10. Should the testimony of police officers weigh more heavily than those of criminal suspects?

This might have been a tendentious question on my part, but in any case, I regard the answer as obvious. I don’t know the specifically legal status of this rule (or if it’s even a ‘rule’), but I’ve seen it applied often enough in courts of law here in New Jersey: if a case comes down to the testimony of a police officer versus a criminal defendant, the judge will simply assume that it is the police officer who is telling the truth and the defendant who must be lying or in error. Why? Because police officers can be presumed to be truthful, but criminal defendants cannot. In effect, the defendant’s presumption of innocence can be defeated by a police officer’s sheer assertion that the defendant is guilty. The insouciance with which I’ve seen this rule applied is amazing, and I think the remedy is obvious: our courts should stop treating the testimony of police officers as pro tanto more weighty than those of criminal defendants. Everyone’s testimony should be regarded as being on a par, unless there’s positive evidence to the contrary.

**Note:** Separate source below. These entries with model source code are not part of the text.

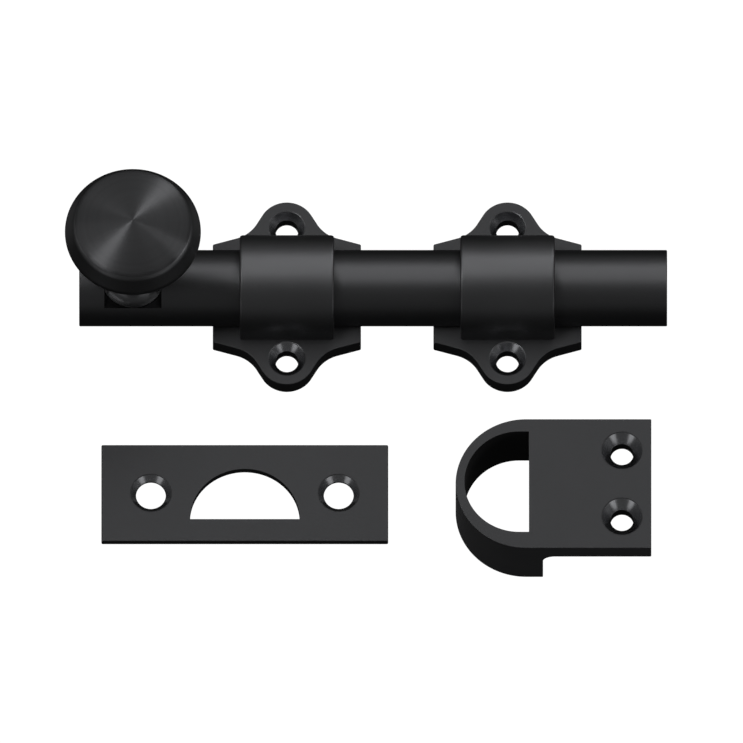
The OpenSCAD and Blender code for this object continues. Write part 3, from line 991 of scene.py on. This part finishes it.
@dataclass
class Studio:
    """The white table, the lights and the camera."""

    elevation: float = 66.2
    aim_x: float = -6.38 * MM
    aim_y: float = -19.05 * MM
    frame_width: float = 184.55 * MM
    distance: float = 1.2
    light_distance: float = 3.0
    above: float = 0.078
    below: float = 0.012
    glow: float = 1.05
    table_size: float = 6.0
    table_drop: float = 0.05 * MM
    light_height: float = 0.01
    horizon: float = 0.15

    def build(self) -> None:
        """Sets the table, the surroundings, the lights and the camera."""
        self.table()
        self.surroundings()
        for light in LIGHTS:
            light.hang(Vector((self.aim_x, self.aim_y, self.light_height)), self.light_distance)
        self.camera()
        bpy.context.scene.view_settings.view_transform = "Standard"

    def table(self) -> None:
        """A plain white table that throws no light of its own back onto the metal."""
        if bpy.context.mode != "OBJECT":
            bpy.ops.object.mode_set(mode="OBJECT")
        bpy.ops.object.select_all(action="DESELECT")
        bpy.ops.mesh.primitive_plane_add(size=self.table_size, location=(0, 0, -self.table_drop))
        table = bpy.context.object
        table.name = "table"
        white = bpy.data.materials.new("table_white")
        white.use_nodes = True
        nodes = white.node_tree.nodes
        nodes.remove(nodes["Principled BSDF"])
        glow = nodes.new("ShaderNodeEmission")
        glow.inputs["Strength"].default_value = self.glow
        white.node_tree.links.new(glow.outputs[0], nodes["Material Output"].inputs["Surface"])
        table.data.materials.append(white)
        table.visible_diffuse = False
        table.visible_glossy = False
        table.visible_shadow = False

    def surroundings(self) -> None:
        """White where the camera looks past the table, and a dim even room for the metal."""
        world = bpy.data.worlds.new("room")
        bpy.context.scene.world = world
        world.use_nodes = True
        nodes, links = world.node_tree.nodes, world.node_tree.links
        room = nodes["Background"]
        room.inputs["Color"].default_value = (1, 1, 1, 1)
        where = nodes.new("ShaderNodeTexCoord")
        split = nodes.new("ShaderNodeSeparateXYZ")
        fade = nodes.new("ShaderNodeMapRange")
        fade.interpolation_type = "SMOOTHSTEP"
        for name, value in (("From Min", -self.horizon), ("From Max", self.horizon),
                            ("To Min", self.below), ("To Max", self.above)):
            fade.inputs[name].default_value = value
        links.new(where.outputs["Generated"], split.inputs[0])
        links.new(split.outputs["Z"], fade.inputs["Value"])
        links.new(fade.outputs["Result"], room.inputs["Strength"])
        seen = nodes.new("ShaderNodeBackground")
        seen.inputs["Color"].default_value = (1, 1, 1, 1)
        seen.inputs["Strength"].default_value = self.glow
        path = nodes.new("ShaderNodeLightPath")
        mix = nodes.new("ShaderNodeMixShader")
        links.new(path.outputs["Is Camera Ray"], mix.inputs[0])
        links.new(room.outputs[0], mix.inputs[1])
        links.new(seen.outputs[0], mix.inputs[2])
        links.new(mix.outputs[0], nodes["World Output"].inputs["Surface"])

    def camera(self) -> None:
        """A long-lens view from above the near side."""
        data = bpy.data.cameras.new("camera")
        data.type = "ORTHO"
        data.ortho_scale = self.frame_width
        data.clip_end = 10.0
        camera = bpy.data.objects.new("camera", data)
        bpy.context.scene.collection.objects.link(camera)
        e = math.radians(self.elevation)
        back = Vector((0.0, -math.cos(e), math.sin(e)))
        camera.location = Vector((self.aim_x, self.aim_y, 0.0)) + back * self.distance
        camera.rotation_euler = (-back).to_track_quat("-Z", "Y").to_euler()
        bpy.context.scene.camera = camera


def main() -> None:
    logging.basicConfig(level=logging.INFO, format="%(message)s")
    makers = [SlideBar(), Knob(), Guide("guide_left", "guide_left_finished"),
              Guide("guide_right", "guide_right_finished"), StrikePlate(), RimStrike()]
    for maker in makers:
        piece = maker.build()
        log.info("%s: %d faces", piece.name, len(piece.data.polygons))
    dress_hidden_pieces()
    Studio().build()


if __name__ == "__main__":
    main()
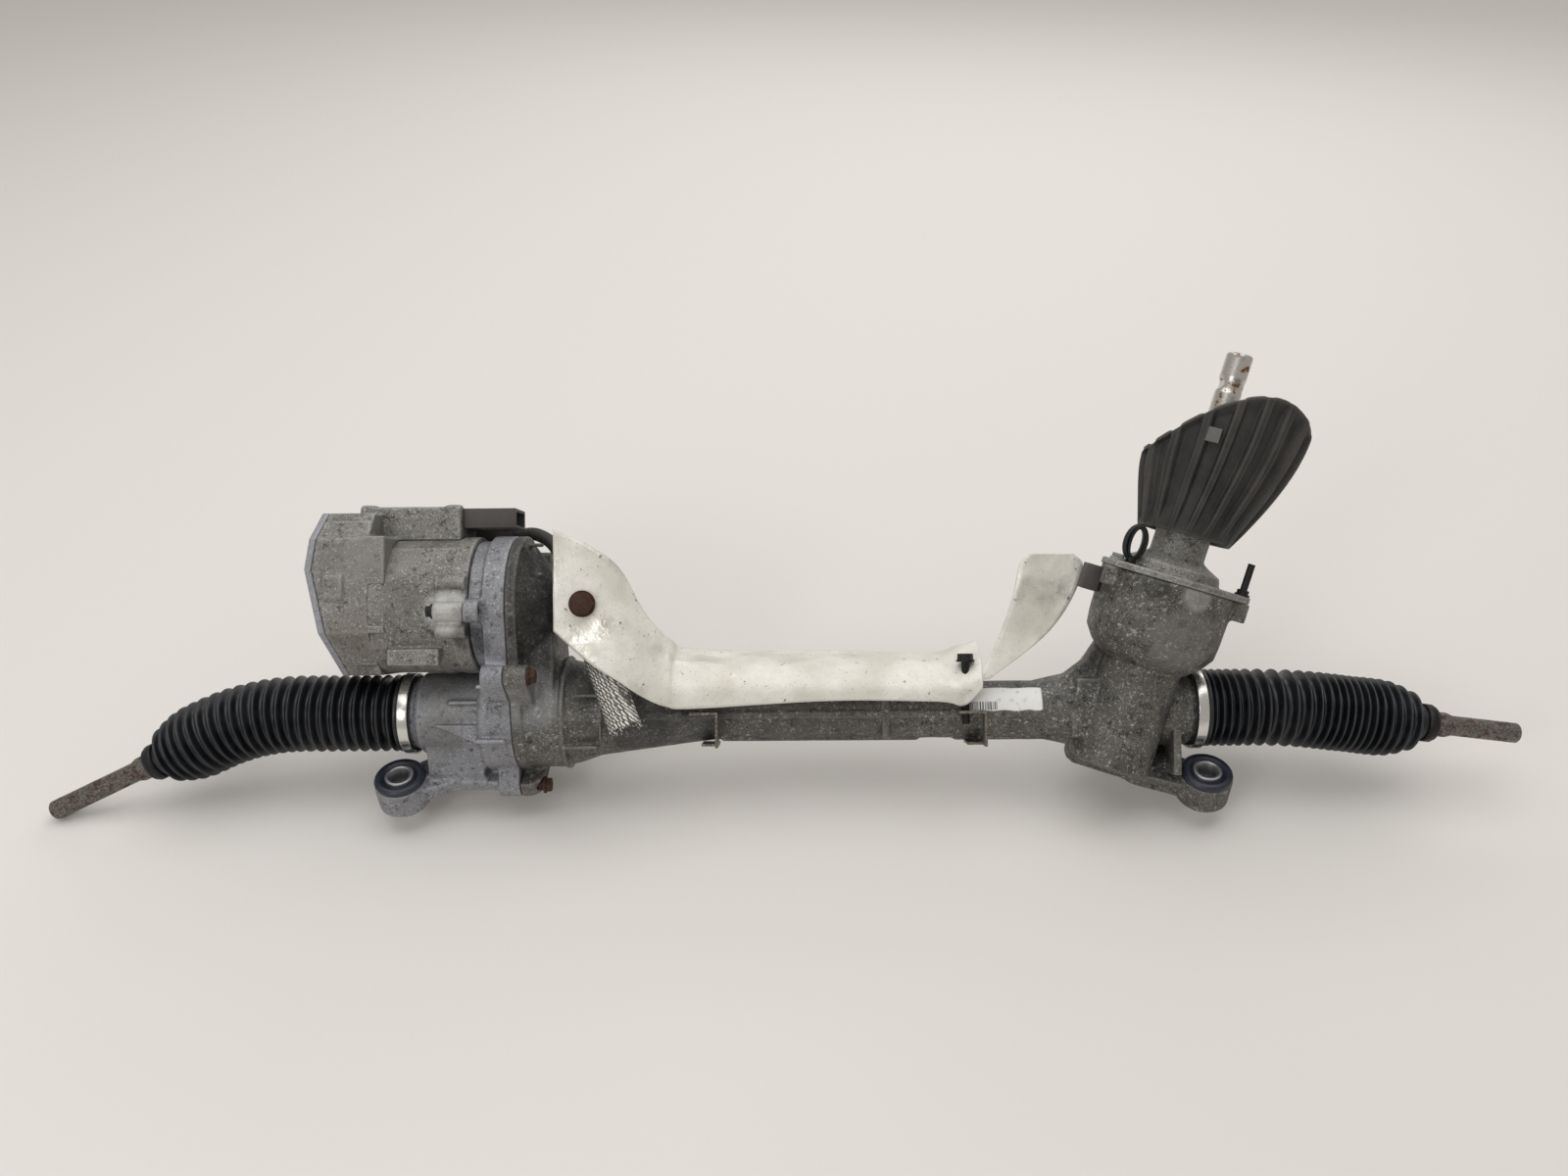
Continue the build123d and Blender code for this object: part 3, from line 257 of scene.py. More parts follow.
def softened(piece, voxel, rounds):
    """Bakes a piece over a grid of that voxel in mm, with its edges rounded off."""
    remesh = piece.modifiers.new("skin", "REMESH")
    remesh.mode = "VOXEL"
    remesh.voxel_size = voxel * MM
    smooth = piece.modifiers.new("radii", "SMOOTH")
    smooth.factor = 0.5
    smooth.iterations = rounds
    applied(piece)


def lifted(piece, height):
    """Moves each point along its normal by height(place) in mm."""
    points = [(vertex.co.copy(), vertex.normal.copy()) for vertex in piece.data.vertices]
    moved = [value for place, normal in points for value in place + normal * height(place) * MM]
    piece.data.vertices.foreach_set("co", moved)
    piece.data.update()


def bevelled(piece, width):
    """Rounds a piece's sharp edges by a few tenths of a millimetre."""
    bevel = piece.modifiers.new("edges", "BEVEL")
    bevel.width = width * MM
    bevel.segments = 2
    bevel.limit_method = "ANGLE"
    bevel.angle_limit = math.radians(35)
    applied(piece)
    shade_smooth(piece)


def casting(name, node, extra, material, body, voxel, rounds=3, wave=0.12):
    """A CAD casting with its extra ribs fused on, its edges rounded and its skin made uneven."""
    mesh = bmesh.new()
    mesh.from_mesh(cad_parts[node].data)
    if extra:
        extra(mesh)
    piece = finish_mesh(name, mesh, material, body)
    softened(piece, voxel, rounds)
    lifted(piece, lambda place: (noise.noise(place * 90) + 0.5 * noise.noise(place * 300)) * wave)
    shade_smooth(piece)
    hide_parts(node)
    return piece


# ---------------------------------------------------------------- material tools
def linear(hexcode):
    """Linear RGBA from an sRGB hex colour."""
    parts = [int(hexcode[n:n + 2], 16) / 255 for n in (1, 3, 5)]
    return tuple([c / 12.92 if c <= 0.04045 else ((c + 0.055) / 1.055) ** 2.4 for c in parts] + [1.0])


def scale(size):
    """Texture scale for a pattern of that size in mm."""
    return 1000 / size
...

One is obliged in a court of law to treat officers of the court with great deference and respect, which they are not obliged to reciprocate: legally speaking, there is such a thing as contempt of court, but no such thing as contempt of citizen by the court. But I’m inclined to think that the latter is more commonly exemplified than the former, and there is no legal remedy for it (aside from the very attenuated remedy of an appeal).

When the judicial system runs roughshod over whatever procedural rights one has, one is apt to feel contempt for or rage at those who run it. Having been on the receiving end of this treatment myself in a court case that had nothing to do with race, I was tempted, in court, to say something that would have gotten me a contempt citation. When, a few months later, I saw the same judge walking down the street on his way to a restaurant, I was tempted to confront and abuse him. I held my tongue on both occasions, but I understand the impulse to lash out, and anyhow, my case was a very, very trivial one (it was a traffic case involving three license points and a $100 fine).

I think one has to experience officialized judicial or police arrogance in one’s own case to be able to grasp the justified rage of the protesters on the streets of Ferguson. I don’t mean that rioting is justified. What I mean is that anger is justified, and that those who feel no anger (and by implication no sympathy for the protesters) ought to ask themselves whether they’ve had the sorts of experiences that merit the same anger. I doubt they have. I’m enough of a cognitivist about the emotions to say that one can’t think by means of anger. (I agree with Ayn Rand’s claim that emotions are not ‘tools of’ cognition.) But I’m enough of an Aristotelian or Freudian to think that justified anger is a potential ally of thought about justice. We need, as Roderick Long has apt put it in a different context, to think our anger—or our apathy, come to that. There’s more of that to do, so more to follow.

*I had originally written “Presidential Palace,” but I think I was momentarily confusing Pakistan with Somoza’s Nicaragua.

**This item makes the point better than the item I originally used.